(Records with modeling code)

◇ ◇ ◇

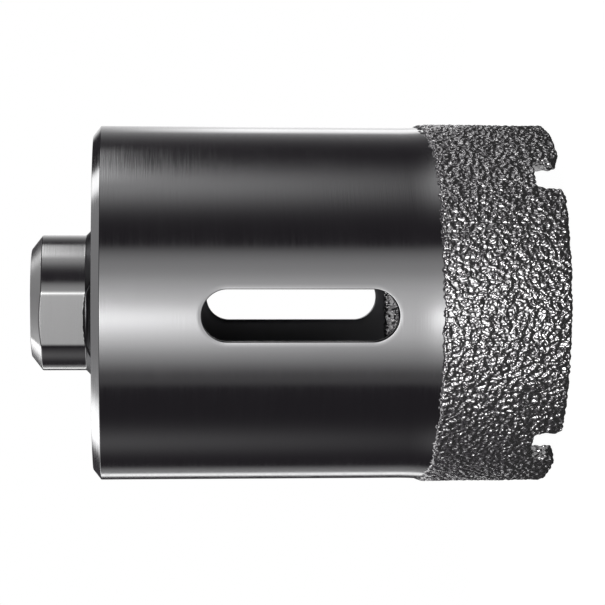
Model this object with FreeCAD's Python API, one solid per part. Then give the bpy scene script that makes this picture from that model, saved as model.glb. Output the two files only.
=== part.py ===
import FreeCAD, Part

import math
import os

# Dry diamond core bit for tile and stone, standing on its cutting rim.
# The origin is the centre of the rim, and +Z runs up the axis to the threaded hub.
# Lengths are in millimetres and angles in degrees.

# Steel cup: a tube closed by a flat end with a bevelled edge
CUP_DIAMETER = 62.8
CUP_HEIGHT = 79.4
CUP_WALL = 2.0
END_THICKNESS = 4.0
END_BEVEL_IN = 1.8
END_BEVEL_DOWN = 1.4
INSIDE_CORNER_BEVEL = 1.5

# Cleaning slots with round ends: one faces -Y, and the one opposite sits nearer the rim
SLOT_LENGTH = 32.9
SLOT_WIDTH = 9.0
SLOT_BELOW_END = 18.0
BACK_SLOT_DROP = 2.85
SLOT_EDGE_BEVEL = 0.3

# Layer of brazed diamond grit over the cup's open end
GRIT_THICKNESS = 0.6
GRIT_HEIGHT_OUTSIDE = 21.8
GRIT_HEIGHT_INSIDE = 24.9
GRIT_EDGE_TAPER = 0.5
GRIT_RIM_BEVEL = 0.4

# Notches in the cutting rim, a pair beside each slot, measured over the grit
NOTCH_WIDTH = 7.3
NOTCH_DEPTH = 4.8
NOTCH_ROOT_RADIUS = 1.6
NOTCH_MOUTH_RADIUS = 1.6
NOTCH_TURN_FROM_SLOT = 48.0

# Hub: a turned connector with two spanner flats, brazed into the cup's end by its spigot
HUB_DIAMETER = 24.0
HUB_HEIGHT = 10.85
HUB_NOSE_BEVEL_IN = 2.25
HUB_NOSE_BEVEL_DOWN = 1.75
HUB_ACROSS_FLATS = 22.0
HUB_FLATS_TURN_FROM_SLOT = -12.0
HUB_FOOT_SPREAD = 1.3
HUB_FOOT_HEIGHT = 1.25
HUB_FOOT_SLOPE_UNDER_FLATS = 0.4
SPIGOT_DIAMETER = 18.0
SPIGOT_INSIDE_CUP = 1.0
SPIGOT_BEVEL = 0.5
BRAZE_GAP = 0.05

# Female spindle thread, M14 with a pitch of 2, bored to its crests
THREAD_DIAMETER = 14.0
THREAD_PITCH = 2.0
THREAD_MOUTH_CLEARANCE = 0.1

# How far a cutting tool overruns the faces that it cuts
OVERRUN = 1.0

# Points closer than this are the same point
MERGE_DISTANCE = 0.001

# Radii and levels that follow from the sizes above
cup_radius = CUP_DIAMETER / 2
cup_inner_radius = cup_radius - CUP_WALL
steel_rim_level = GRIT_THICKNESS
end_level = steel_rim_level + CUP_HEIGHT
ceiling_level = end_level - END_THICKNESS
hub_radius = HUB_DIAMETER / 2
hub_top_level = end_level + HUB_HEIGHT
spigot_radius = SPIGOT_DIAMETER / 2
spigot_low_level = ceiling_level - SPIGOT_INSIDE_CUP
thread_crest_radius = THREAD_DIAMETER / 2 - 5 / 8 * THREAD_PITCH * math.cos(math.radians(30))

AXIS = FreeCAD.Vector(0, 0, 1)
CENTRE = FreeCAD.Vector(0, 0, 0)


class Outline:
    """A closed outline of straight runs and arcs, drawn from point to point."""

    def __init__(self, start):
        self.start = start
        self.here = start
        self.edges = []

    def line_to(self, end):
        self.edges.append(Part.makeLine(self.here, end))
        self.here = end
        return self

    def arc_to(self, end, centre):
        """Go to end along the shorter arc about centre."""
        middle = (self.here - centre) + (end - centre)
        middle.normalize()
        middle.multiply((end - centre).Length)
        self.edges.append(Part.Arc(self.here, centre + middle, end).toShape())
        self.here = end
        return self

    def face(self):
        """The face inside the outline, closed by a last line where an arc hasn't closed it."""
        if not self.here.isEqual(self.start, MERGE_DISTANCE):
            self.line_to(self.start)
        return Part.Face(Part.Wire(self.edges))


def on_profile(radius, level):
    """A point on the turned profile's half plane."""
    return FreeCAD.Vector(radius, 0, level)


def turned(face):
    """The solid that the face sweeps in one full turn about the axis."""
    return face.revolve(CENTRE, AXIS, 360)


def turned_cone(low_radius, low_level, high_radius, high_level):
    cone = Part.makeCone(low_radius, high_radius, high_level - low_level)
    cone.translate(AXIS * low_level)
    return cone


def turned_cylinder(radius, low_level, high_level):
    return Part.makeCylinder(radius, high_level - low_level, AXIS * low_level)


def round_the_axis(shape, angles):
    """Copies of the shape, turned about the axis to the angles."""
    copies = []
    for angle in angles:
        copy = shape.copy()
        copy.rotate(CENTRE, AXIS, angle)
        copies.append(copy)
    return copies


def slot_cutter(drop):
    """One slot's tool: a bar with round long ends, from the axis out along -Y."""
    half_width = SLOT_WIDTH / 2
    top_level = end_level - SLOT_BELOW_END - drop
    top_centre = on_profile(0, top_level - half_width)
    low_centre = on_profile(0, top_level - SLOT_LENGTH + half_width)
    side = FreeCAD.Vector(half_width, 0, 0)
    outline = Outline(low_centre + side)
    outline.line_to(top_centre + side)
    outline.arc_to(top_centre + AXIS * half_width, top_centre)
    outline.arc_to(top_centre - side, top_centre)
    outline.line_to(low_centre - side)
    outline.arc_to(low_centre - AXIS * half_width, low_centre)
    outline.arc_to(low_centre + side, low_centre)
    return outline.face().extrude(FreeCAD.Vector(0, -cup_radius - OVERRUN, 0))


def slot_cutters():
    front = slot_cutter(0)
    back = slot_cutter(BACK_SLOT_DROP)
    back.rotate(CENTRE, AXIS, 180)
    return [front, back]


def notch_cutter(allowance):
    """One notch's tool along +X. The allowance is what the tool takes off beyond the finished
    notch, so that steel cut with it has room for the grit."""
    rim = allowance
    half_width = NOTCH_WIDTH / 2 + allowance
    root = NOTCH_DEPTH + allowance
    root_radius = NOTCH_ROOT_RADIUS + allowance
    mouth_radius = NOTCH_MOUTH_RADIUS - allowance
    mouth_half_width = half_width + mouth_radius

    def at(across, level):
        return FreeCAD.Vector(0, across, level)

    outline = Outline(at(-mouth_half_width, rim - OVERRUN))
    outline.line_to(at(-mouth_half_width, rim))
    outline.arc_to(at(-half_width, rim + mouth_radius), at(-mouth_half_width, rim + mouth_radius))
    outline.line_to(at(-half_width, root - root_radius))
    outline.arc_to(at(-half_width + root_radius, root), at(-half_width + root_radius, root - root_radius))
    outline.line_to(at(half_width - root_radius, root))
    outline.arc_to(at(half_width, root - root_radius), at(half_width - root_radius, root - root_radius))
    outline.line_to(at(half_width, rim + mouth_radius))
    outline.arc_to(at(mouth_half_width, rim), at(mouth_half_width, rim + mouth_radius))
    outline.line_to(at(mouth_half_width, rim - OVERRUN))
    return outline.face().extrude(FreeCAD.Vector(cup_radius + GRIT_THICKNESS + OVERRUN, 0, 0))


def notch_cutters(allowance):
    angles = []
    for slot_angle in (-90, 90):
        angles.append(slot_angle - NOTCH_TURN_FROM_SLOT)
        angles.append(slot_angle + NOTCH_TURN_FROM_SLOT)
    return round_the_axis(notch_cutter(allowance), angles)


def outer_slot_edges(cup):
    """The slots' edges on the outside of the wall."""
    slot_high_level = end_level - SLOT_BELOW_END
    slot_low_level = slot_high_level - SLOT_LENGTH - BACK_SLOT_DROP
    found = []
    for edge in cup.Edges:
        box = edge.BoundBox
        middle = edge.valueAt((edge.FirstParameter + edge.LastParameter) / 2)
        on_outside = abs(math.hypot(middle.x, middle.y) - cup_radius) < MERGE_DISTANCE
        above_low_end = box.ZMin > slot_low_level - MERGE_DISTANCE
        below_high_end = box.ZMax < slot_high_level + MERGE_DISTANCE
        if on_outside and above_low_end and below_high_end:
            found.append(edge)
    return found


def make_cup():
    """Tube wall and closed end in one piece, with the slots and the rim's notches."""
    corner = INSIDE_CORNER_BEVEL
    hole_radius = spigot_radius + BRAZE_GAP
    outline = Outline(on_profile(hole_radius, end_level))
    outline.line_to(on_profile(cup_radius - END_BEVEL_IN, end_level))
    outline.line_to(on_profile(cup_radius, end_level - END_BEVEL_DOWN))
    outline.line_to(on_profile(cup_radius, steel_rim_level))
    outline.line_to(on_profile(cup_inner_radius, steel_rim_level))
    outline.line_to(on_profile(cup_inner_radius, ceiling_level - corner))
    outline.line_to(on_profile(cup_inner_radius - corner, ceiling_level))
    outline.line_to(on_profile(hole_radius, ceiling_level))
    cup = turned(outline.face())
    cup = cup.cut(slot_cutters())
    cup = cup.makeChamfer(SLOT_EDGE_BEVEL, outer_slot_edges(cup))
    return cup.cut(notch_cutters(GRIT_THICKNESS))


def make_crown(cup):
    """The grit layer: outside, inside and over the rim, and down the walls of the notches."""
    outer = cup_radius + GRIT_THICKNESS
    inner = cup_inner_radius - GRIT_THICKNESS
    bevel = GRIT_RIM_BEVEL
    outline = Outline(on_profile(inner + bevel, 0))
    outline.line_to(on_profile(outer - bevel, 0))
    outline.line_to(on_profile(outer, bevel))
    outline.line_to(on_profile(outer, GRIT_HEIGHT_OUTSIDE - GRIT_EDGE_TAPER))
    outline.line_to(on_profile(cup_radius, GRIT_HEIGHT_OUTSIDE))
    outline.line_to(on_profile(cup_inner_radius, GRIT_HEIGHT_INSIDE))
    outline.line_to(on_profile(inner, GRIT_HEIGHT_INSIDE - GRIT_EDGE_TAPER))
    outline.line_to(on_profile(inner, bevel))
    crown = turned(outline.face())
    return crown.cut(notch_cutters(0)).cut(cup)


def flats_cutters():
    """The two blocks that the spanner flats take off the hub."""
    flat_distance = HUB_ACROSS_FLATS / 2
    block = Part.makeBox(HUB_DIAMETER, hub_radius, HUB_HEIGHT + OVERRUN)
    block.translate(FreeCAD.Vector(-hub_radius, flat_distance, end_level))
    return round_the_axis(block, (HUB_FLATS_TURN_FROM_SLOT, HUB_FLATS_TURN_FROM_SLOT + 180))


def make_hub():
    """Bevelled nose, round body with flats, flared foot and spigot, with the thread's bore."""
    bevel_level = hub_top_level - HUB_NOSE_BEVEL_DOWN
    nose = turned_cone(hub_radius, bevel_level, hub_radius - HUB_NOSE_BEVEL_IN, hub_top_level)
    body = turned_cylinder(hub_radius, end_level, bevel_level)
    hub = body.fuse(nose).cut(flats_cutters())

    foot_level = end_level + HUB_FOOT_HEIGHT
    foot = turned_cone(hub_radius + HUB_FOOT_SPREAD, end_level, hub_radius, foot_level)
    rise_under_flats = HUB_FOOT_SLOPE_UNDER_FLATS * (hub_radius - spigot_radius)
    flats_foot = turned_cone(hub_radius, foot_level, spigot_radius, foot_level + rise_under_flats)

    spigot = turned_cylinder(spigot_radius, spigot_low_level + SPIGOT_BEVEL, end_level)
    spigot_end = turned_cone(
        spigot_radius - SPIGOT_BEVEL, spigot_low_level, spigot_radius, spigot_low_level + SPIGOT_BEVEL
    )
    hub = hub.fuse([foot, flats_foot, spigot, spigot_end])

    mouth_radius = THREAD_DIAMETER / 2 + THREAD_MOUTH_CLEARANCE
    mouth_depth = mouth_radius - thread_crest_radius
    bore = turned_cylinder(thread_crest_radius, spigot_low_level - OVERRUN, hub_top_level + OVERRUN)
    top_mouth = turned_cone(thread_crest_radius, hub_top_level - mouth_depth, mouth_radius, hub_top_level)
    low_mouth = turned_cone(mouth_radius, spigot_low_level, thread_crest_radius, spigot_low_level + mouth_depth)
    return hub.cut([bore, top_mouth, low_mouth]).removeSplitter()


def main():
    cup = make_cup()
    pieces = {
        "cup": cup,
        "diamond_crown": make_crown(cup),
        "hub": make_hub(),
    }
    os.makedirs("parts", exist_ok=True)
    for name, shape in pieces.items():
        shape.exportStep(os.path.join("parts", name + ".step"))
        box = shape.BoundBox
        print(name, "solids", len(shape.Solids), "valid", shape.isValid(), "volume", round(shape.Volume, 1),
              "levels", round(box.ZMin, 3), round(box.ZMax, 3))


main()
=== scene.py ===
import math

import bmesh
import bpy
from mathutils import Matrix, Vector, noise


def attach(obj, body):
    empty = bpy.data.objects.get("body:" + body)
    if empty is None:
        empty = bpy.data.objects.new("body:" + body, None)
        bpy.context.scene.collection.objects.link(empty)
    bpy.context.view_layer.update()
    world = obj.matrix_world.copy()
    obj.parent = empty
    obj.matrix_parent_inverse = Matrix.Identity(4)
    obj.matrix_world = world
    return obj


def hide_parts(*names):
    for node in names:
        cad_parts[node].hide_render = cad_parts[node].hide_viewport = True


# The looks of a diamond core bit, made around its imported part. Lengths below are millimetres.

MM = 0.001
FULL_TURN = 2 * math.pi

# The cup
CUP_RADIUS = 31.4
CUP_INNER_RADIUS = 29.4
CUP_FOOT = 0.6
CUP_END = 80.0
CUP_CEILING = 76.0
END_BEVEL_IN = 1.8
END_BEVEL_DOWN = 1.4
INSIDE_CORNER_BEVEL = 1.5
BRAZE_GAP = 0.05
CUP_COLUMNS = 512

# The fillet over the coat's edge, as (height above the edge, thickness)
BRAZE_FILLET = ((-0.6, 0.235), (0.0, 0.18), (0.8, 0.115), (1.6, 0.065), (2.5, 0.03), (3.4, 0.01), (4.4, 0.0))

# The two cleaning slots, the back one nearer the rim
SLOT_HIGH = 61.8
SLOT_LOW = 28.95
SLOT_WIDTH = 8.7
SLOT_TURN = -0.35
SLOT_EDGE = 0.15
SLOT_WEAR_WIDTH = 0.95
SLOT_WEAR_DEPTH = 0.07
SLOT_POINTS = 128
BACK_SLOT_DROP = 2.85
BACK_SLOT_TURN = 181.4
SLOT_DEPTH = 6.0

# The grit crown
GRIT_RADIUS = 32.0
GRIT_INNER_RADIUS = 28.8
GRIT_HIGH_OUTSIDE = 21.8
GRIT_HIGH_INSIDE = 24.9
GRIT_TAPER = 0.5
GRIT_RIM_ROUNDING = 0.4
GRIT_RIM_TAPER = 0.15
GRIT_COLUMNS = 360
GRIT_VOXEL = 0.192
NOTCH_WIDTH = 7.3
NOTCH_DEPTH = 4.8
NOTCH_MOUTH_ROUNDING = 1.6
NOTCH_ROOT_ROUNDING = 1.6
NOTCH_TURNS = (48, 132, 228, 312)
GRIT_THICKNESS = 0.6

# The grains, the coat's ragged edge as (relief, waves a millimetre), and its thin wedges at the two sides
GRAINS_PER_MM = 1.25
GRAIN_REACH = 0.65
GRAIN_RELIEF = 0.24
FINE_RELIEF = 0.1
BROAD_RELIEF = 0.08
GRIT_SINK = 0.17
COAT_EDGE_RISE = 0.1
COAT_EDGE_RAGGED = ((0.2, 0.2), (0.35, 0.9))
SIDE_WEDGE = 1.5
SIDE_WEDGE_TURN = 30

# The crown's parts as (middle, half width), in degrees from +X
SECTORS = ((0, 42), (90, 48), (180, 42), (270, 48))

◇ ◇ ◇

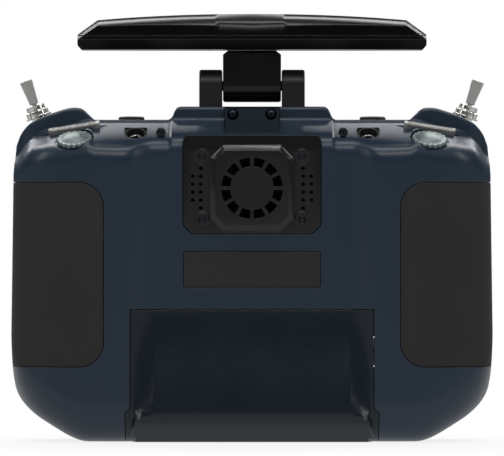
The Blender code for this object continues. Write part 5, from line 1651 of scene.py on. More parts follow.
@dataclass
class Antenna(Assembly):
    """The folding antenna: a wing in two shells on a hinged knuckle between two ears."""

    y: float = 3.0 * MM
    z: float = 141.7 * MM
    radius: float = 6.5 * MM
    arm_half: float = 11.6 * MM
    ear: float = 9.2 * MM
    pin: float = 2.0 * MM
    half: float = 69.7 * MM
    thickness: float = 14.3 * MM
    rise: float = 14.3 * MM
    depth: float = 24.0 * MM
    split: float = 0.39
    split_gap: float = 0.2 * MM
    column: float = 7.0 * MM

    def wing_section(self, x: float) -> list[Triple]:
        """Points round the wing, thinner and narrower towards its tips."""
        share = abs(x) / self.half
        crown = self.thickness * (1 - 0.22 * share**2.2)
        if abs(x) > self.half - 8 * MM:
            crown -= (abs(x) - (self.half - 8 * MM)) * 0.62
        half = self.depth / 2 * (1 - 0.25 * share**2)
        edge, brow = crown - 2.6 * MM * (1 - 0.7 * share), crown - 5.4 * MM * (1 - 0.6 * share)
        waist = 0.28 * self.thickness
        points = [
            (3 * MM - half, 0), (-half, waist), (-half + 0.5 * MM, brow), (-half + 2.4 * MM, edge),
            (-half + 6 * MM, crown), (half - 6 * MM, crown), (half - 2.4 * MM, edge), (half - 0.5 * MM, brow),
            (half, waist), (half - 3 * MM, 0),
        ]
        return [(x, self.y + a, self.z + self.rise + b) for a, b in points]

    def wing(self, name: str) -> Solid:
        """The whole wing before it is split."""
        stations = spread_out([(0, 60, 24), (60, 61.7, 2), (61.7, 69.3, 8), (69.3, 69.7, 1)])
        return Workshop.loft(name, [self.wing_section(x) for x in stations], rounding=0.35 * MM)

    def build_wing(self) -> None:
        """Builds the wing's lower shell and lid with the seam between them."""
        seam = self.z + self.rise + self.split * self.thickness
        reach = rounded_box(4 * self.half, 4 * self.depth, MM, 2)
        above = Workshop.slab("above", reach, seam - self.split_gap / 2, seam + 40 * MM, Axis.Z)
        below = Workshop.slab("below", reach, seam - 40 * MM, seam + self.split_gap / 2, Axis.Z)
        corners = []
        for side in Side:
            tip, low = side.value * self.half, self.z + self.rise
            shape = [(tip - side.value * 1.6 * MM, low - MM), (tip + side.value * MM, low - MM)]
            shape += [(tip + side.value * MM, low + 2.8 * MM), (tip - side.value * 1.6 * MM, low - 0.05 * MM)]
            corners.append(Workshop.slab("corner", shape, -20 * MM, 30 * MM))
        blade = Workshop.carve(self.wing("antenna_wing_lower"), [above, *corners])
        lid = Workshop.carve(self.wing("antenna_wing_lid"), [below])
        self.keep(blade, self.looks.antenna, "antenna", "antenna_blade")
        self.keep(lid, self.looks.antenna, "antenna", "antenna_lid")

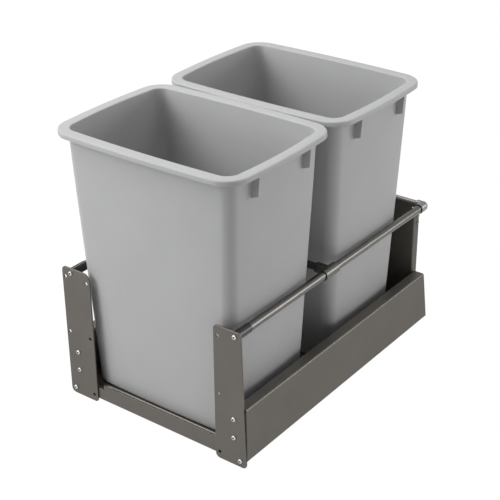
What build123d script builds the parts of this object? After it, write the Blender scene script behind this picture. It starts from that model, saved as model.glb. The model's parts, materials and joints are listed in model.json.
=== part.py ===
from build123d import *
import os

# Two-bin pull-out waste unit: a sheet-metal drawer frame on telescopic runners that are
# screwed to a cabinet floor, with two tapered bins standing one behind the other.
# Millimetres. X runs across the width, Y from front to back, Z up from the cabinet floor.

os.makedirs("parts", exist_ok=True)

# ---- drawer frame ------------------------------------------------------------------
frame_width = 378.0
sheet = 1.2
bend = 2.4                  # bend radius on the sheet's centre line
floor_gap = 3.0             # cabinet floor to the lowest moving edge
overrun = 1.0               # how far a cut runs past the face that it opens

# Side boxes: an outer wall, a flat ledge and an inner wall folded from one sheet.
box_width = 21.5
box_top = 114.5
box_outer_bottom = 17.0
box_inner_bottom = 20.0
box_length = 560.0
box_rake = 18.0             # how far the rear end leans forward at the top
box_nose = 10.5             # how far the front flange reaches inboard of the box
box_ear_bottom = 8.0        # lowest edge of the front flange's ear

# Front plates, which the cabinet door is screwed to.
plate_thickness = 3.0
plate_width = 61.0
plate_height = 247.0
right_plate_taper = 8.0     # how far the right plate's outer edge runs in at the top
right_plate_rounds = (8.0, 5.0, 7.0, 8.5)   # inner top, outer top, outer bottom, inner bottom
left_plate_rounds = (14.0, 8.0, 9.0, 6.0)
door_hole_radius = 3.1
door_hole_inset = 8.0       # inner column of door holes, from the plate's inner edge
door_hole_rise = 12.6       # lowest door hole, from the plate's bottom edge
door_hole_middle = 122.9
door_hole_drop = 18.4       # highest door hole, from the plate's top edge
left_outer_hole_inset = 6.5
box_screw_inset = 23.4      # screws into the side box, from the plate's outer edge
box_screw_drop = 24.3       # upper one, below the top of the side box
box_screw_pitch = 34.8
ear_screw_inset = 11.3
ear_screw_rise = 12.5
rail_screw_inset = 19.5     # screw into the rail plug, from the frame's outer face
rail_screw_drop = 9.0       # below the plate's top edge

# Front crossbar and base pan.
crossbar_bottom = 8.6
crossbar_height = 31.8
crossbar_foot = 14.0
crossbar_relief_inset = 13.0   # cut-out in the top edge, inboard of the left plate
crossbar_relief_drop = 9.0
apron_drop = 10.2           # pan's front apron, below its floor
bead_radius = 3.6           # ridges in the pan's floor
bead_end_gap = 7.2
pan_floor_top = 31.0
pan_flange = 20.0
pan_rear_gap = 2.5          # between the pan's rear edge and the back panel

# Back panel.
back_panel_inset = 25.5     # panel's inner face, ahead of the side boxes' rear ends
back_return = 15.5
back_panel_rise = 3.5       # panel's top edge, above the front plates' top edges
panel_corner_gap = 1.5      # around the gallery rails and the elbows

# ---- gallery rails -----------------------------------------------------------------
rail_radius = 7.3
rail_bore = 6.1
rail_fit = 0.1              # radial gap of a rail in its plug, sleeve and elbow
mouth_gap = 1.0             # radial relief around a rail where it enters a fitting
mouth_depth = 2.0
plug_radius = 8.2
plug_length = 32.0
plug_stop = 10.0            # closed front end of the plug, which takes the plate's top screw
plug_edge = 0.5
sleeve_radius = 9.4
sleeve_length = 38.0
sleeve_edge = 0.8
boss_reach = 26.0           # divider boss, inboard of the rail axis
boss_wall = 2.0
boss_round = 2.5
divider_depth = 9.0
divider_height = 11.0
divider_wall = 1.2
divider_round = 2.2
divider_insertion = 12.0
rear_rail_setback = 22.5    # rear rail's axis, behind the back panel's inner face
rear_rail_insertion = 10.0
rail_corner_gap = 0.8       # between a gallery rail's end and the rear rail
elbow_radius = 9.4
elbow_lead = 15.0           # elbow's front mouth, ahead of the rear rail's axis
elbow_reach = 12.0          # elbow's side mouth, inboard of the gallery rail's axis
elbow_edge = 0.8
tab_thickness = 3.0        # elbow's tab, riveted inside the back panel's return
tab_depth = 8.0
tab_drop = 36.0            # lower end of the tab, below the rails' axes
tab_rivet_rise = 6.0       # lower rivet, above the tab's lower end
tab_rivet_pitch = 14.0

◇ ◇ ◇

**What needs to be done**
Exactly as written, quote the lines from the one that has "box = shape.BoundBox" down to the one that has "obj.matrix_world = world", and include both.

**Response for this exercise**
        box = shape.BoundBox
        print(name, "solids", len(shape.Solids), "valid", shape.isValid(), "volume", round(shape.Volume, 1),
              "levels", round(box.ZMin, 3), round(box.ZMax, 3))


main()
=== scene.py ===
import math

import bmesh
import bpy
from mathutils import Matrix, Vector, noise


def attach(obj, body):
    empty = bpy.data.objects.get("body:" + body)
    if empty is None:
        empty = bpy.data.objects.new("body:" + body, None)
        bpy.context.scene.collection.objects.link(empty)
    bpy.context.view_layer.update()
    world = obj.matrix_world.copy()
    obj.parent = empty
    obj.matrix_parent_inverse = Matrix.Identity(4)
    obj.matrix_world = world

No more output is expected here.